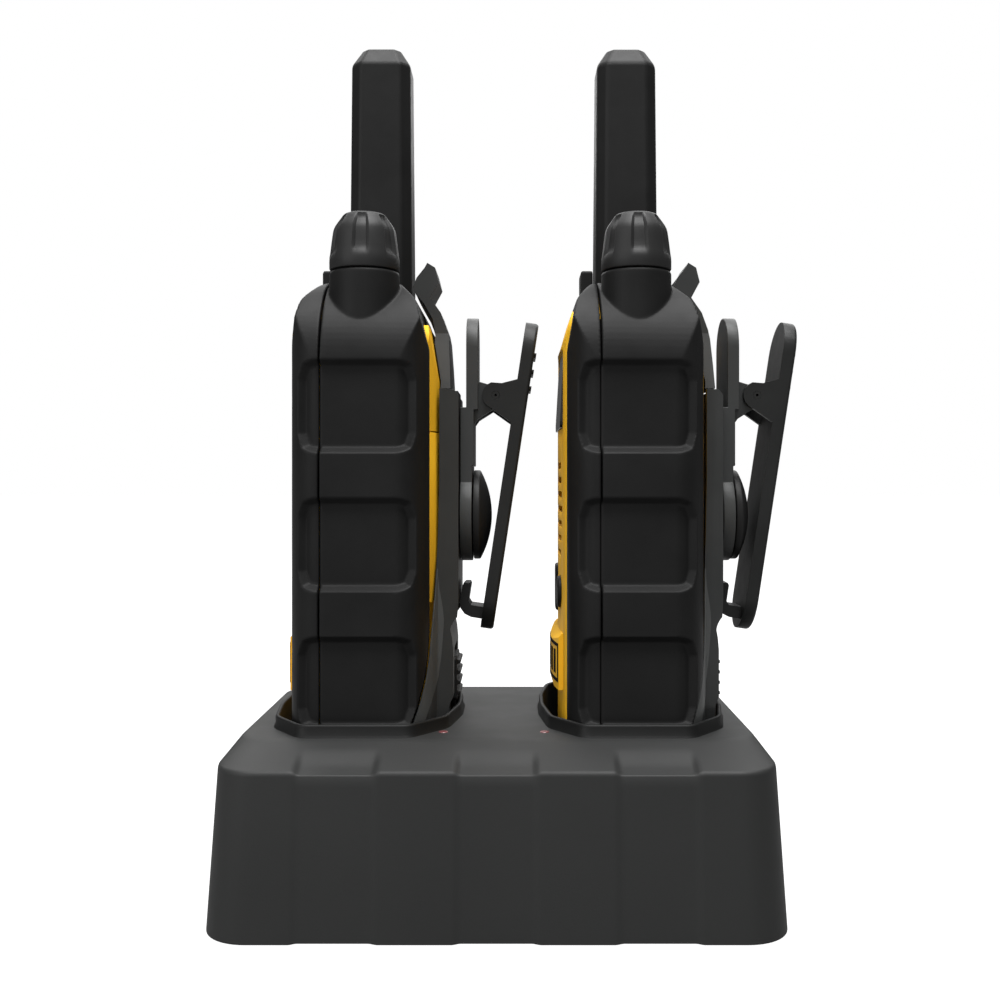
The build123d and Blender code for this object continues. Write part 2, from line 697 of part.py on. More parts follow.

—————

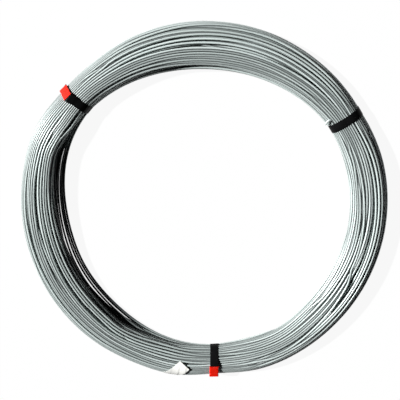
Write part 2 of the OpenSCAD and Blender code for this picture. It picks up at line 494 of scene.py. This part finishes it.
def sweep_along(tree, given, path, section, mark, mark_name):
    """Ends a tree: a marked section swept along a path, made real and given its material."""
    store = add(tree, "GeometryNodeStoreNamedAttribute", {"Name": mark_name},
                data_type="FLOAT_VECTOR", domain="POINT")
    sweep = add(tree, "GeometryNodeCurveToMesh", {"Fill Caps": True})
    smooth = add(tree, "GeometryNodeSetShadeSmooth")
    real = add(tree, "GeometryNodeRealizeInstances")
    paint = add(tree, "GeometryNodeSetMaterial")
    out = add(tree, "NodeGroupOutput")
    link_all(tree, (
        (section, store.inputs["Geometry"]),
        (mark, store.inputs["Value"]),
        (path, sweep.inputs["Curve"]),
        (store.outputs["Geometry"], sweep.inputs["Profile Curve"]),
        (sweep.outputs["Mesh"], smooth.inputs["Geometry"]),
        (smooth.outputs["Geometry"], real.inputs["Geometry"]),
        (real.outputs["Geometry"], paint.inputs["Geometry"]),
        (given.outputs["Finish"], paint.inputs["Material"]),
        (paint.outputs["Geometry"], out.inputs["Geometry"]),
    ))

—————

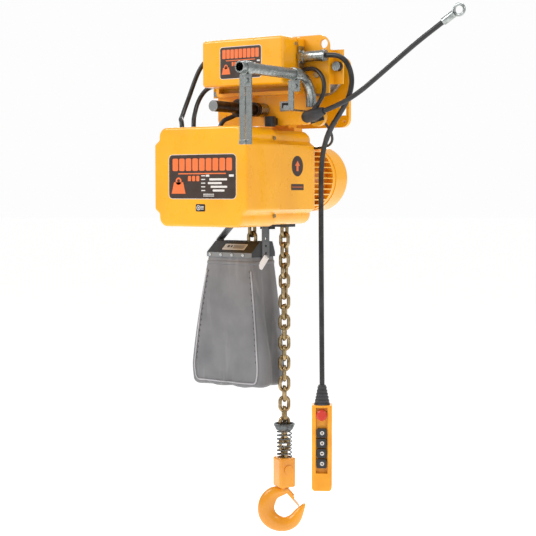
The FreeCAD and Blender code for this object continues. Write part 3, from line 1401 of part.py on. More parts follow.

—————

**OBJECTIVE**
From the listing above, copy every line that holds the string "More".

**FINISHED EXERCISE**
The build123d and Blender code for this object continues. Write part 2, from line 697 of part.py on. More parts follow.
The FreeCAD and Blender code for this object continues. Write part 3, from line 1401 of part.py on. More parts follow.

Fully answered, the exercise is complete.